Biopower – The State Killed Luis Ramirez

From the Sanctuary:

Ramirez, a father of three, was beaten to death in the streets of Pennsylvania by as many as seven young men who were at the end of a night of drinking. The motive? Judging by the slurs heaped upon him along with the many blows to his body: apparently nothing more than being out at night while Mexican. The teens who ganged up on Ramirez came upon him walking with a young woman, reportedly his girlfriend’s sister. Obviously bringing threat, they asked him what he was doing out at that time of day. Then they set upon him. In the end it was a final hard kick to the skull which left the 25-year-old father convulsing on the concrete with fatal brain damage.

[…]

The murder of Luis Ramirez-like the murders of Marcelo Lucero and Wilter Sanchez and Jose Sucuhañay-are but logical steps in the process of defining a subhuman class of ALIEN and inciting anti-Latino violence, which will continue unless marked changes are made in our society. Changes in the immigration dialogue. Changes in the way pundits frame and discuss the issue. Perhaps even more importantly, changes to the fashion in which both Republicans and Democrats pitch and move legislation. The entire “Enforcement Agenda” that directly links immigration status (and thus all Latinos) to criminality, discussed coolly by seemingly rational voices on both Right and Left, is but the socially and politically acceptable umbrella which shields crimes like the murder of Luis Ramirez. The ubiquitous message resonating from coast to coast of this continent, across which peoples of Latin American descent have been migrating back and forth for thousands of years, is that we are in the crosshairs. And that we deserve to be in those hair-trigger sights.

[…]

Though it is necessary and a good thing, it is not enough to pass H.S. 1913, the current Hate Crimes bill that has cleared the Senate and is now headed for the House. Nor is it adequate to simply pass the D.R.E.A.M Act (though, again necessary, so please sign), and/or to legalize the immigrants who are working and raising families in the US, and be done with it. These things must be done, and soon. But we must not rest there.

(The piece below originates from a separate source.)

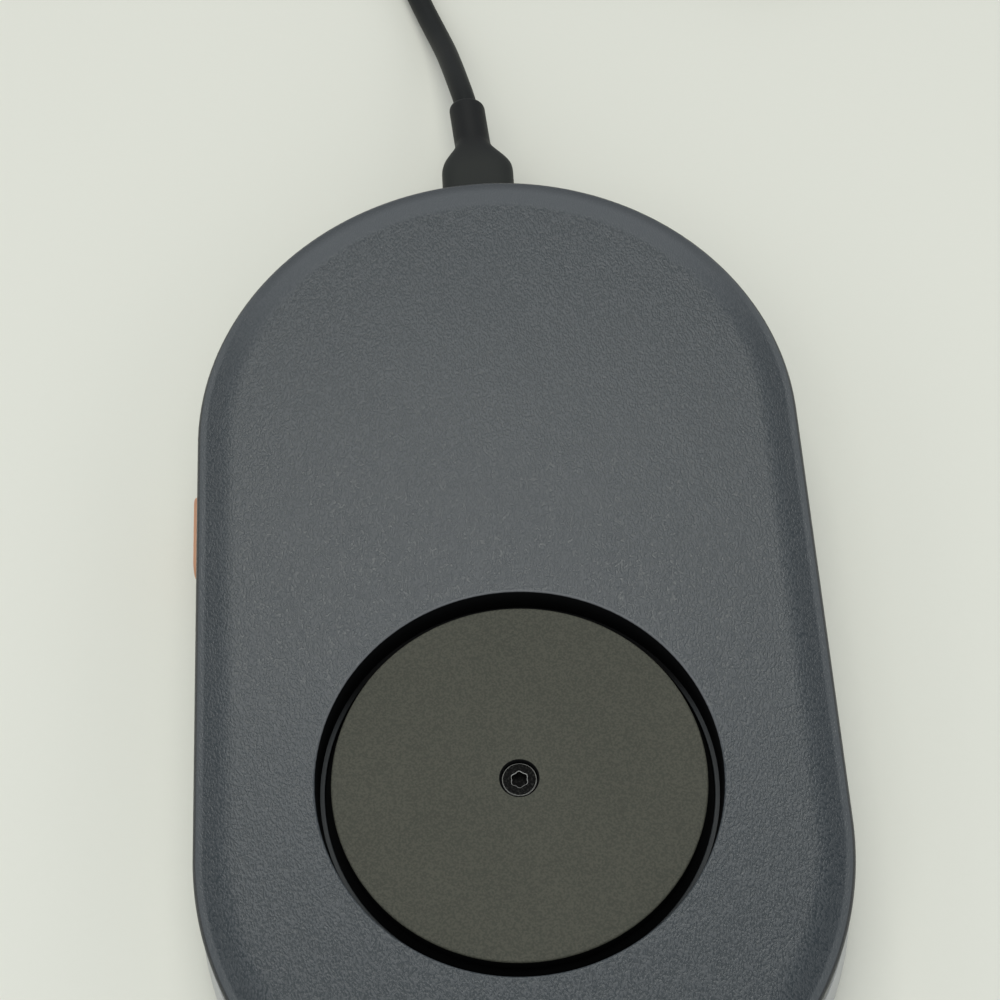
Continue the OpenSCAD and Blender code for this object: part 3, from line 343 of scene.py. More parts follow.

First, we must demand a satisfactory accounting find its way to this unresolved injustice. (Please sign the petition to add your voice.)

This brings back memories of the Gwen Araujo case here in Fremont, which initially resulted in a ‘mis-trial.’ Four teens raped and killed a transgender teenager and the defence purported that it was a ‘crime of passion,’ arguing that Araujo had led the boys on due to her sexuality and they were enraged upon finding out that she was a ‘man.’ Yes, it was horseshit–much like the murder trial of Luis Ramirez is horseshit.

We can punish these teenagers but it is a bandaid, not a cure. We live in a system that legitimates a culture of violence, especially one directed against fellow human beings who are labelled ‘Others’: gay, undocumented, ethnic minority, and so on. Through biopower–identifying, labelling and reifying the position of people in society on some social hierarchal totem pole and designating ‘them’ as opposed to ‘us’–the state reproduces the otherization of difference, and deems certain people as less worthy, less important. Race, being an undocumented immigrant, a homosexual and whatever subgroup or subclass is not a neutral or naturally occuring phenomena. These are all productive mechanisms of enhancing state power: producing hate and also initiating solutions like ‘hate crimes bills’ for that hate. At the end of the day, it is the state that is responsible for the murder of Luis Ramirez, and the subsequent ineffective prosecution of those that are responsible for this heinous crime.